CD-CTFM: A Lightweight CNN-Transformer Network for Remote Sensing Cloud Detection Fusing Multiscale Features
Wenxuan Ge, Xubing Yang, Li Zhang
TL;DR
Cloud-contaminated optical remote sensing images hinder information extraction, requiring reliable cloud masks. The authors introduce CD-CTFM, a lightweight encoder–decoder that fuses local and global features via a CNN–Transformer backbone, a Lightweight Feature Pyramid Module, and a Lightweight Channel-Spatial Attention module. On 38-Cloud and MODIS datasets, CD-CTFM achieves competitive accuracy with substantially fewer parameters and GFLOPS than state-of-the-art methods. The work demonstrates that careful multiscale feature fusion and efficient attention can deliver accurate cloud detection with lower computational cost, enabling faster preprocessing for large-scale remote sensing pipelines.
Abstract
Clouds in remote sensing images inevitably affect information extraction, which hinder the following analysis of satellite images. Hence, cloud detection is a necessary preprocessing procedure.

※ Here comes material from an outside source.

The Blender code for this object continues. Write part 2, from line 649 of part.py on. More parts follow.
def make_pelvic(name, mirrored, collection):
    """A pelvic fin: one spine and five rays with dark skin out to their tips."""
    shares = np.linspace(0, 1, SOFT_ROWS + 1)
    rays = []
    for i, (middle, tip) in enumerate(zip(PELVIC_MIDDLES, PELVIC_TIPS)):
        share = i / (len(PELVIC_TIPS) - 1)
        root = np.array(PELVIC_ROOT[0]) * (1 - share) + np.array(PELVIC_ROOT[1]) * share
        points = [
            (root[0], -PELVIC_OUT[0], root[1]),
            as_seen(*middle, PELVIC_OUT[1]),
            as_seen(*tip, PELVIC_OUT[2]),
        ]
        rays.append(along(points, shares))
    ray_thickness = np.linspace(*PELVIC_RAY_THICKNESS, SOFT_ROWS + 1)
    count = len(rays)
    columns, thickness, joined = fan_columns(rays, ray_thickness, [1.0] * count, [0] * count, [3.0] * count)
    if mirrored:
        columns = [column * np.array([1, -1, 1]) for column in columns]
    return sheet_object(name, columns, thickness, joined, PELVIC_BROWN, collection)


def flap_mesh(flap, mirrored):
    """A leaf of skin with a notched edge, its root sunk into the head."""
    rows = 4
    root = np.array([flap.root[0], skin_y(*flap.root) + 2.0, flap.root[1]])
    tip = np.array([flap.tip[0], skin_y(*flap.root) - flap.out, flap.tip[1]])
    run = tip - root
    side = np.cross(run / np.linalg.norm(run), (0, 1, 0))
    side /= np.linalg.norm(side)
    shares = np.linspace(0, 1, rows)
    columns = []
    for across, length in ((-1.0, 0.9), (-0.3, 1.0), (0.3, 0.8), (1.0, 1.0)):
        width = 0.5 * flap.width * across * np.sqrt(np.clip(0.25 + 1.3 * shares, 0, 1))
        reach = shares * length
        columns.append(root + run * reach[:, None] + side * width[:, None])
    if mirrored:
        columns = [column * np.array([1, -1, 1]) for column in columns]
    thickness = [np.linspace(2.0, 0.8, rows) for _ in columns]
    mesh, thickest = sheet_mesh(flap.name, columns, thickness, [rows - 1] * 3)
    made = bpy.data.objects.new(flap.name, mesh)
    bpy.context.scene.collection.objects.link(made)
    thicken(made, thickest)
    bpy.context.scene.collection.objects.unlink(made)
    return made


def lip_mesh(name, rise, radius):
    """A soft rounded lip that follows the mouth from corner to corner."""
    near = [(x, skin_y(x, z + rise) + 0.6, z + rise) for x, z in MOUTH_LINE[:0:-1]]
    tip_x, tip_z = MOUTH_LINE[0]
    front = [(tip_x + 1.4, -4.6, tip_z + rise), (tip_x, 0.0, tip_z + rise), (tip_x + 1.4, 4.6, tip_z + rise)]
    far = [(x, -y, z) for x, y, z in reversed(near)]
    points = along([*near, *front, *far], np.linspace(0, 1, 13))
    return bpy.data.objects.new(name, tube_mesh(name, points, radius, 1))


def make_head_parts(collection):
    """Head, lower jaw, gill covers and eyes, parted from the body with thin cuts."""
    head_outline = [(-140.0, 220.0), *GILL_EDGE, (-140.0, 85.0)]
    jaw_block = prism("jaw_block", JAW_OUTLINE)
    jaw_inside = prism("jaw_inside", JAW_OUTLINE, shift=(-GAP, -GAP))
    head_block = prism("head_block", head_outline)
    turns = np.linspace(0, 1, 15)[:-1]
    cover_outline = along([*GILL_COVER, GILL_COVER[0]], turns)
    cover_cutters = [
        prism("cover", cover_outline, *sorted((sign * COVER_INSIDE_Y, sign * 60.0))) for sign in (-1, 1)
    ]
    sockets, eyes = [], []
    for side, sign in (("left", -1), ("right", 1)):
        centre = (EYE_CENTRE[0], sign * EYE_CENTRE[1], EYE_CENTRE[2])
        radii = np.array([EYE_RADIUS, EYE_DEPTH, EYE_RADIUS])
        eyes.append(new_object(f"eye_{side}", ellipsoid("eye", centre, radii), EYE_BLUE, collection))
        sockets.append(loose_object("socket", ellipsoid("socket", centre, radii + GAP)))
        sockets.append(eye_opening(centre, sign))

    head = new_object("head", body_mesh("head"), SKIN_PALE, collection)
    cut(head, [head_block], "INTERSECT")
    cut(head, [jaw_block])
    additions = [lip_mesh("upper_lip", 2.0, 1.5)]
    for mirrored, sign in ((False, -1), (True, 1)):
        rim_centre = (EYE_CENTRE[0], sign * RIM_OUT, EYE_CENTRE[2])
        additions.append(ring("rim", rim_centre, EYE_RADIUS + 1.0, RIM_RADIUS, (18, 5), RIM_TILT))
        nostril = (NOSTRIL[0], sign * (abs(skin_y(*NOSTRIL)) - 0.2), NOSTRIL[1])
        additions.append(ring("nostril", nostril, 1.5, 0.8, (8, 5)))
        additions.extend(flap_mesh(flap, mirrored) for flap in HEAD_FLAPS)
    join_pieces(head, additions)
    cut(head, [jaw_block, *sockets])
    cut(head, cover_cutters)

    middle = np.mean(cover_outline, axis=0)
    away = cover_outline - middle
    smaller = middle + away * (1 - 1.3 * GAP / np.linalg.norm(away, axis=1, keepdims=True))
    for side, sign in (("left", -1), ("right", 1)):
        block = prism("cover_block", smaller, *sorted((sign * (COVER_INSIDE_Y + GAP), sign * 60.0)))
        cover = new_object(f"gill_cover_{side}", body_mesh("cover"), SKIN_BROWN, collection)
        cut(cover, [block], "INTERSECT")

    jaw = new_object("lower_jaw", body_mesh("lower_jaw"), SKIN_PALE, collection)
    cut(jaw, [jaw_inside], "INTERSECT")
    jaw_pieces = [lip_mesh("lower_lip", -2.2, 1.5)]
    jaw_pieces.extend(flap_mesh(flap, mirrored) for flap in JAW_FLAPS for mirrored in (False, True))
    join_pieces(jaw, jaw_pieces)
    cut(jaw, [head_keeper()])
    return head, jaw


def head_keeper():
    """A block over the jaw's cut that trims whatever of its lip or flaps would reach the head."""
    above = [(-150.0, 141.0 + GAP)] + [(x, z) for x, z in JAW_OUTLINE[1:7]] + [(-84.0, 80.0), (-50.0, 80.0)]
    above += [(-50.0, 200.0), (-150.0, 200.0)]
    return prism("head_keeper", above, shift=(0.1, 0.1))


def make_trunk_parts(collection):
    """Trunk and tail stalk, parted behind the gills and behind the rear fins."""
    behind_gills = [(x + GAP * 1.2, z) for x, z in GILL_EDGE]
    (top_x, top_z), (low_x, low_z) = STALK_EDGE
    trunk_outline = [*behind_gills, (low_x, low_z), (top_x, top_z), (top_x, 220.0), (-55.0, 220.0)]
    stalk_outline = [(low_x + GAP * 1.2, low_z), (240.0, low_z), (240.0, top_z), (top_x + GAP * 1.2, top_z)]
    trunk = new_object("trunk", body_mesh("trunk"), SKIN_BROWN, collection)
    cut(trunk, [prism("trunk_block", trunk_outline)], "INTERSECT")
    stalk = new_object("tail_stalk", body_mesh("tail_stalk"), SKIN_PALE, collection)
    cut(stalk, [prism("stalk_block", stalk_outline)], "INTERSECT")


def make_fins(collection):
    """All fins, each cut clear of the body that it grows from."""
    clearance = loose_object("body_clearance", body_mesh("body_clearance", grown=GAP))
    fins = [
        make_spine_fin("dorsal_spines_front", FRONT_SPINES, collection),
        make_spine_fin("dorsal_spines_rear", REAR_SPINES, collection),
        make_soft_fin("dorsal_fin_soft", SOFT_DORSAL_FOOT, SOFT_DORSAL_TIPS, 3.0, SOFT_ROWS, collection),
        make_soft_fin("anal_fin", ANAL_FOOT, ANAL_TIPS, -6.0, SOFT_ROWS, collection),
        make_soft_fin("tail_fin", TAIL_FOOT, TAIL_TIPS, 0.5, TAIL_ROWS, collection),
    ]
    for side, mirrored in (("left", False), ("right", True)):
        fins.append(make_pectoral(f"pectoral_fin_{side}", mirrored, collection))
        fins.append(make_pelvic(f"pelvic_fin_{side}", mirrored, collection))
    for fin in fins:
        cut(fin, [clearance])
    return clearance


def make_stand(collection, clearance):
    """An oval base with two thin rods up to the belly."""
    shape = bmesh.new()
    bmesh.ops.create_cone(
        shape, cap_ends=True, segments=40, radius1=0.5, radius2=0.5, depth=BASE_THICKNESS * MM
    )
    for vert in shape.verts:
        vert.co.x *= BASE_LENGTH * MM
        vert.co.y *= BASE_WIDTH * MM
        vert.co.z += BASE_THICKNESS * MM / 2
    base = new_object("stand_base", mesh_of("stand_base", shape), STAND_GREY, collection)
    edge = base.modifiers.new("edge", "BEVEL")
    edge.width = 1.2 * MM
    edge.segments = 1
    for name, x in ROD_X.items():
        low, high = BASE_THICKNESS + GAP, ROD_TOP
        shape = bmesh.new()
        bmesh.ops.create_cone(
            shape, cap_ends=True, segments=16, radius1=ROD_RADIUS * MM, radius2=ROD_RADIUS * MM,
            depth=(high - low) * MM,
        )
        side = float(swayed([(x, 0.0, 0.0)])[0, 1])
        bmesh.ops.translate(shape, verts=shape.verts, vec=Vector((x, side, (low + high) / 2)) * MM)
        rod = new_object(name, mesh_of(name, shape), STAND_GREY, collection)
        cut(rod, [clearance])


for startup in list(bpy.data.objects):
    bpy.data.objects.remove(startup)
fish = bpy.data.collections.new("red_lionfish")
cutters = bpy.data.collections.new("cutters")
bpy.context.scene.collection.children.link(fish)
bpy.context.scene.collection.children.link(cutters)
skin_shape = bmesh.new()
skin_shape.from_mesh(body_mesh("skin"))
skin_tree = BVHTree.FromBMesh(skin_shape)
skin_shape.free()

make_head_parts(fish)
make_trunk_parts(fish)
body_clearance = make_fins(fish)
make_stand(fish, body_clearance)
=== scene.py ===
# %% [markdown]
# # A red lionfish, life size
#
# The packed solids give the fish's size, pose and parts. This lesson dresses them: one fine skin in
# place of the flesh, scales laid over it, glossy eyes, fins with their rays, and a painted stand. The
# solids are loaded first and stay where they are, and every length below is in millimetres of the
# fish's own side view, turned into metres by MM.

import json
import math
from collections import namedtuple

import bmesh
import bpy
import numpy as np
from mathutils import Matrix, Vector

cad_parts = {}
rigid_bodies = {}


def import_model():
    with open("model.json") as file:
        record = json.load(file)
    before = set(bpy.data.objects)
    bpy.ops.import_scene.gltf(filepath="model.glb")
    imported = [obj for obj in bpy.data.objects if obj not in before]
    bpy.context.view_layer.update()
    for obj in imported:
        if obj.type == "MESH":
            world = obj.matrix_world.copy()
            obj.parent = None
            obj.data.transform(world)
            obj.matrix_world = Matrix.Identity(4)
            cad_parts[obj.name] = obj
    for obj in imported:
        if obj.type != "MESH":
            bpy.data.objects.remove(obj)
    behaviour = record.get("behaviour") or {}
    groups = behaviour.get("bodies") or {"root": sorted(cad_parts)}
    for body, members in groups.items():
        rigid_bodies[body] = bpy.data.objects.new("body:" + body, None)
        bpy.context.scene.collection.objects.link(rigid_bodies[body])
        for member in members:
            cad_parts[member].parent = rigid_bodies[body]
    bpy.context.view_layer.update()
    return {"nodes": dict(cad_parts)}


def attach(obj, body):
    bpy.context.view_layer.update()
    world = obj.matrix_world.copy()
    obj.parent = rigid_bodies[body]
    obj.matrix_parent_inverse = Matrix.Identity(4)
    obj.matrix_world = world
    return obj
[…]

However, the existing methods have numerous calculations and parameters. In this letter, a lightweight CNN-Transformer network, CD-CTFM, is proposed to solve the problem. CD-CTFM is based on encoder-decoder architecture and incorporates the attention mechanism. In the decoder part, we utilize a lightweight network combing CNN and Transformer as backbone, which is conducive to extract local and global features simultaneously. Moreover, a lightweight feature pyramid module is designed to fuse multiscale features with contextual information. In the decoder part, we integrate a lightweight channel-spatial attention module into each skip connection between encoder and decoder, extracting low-level features while suppressing irrelevant information without introducing many parameters. Finally, the proposed model is evaluated on two cloud datasets, 38-Cloud and MODIS. The results demonstrate that CD-CTFM achieves comparable accuracy as the state-of-art methods. At the same time, CD-CTFM outperforms state-of-art methods in terms of efficiency.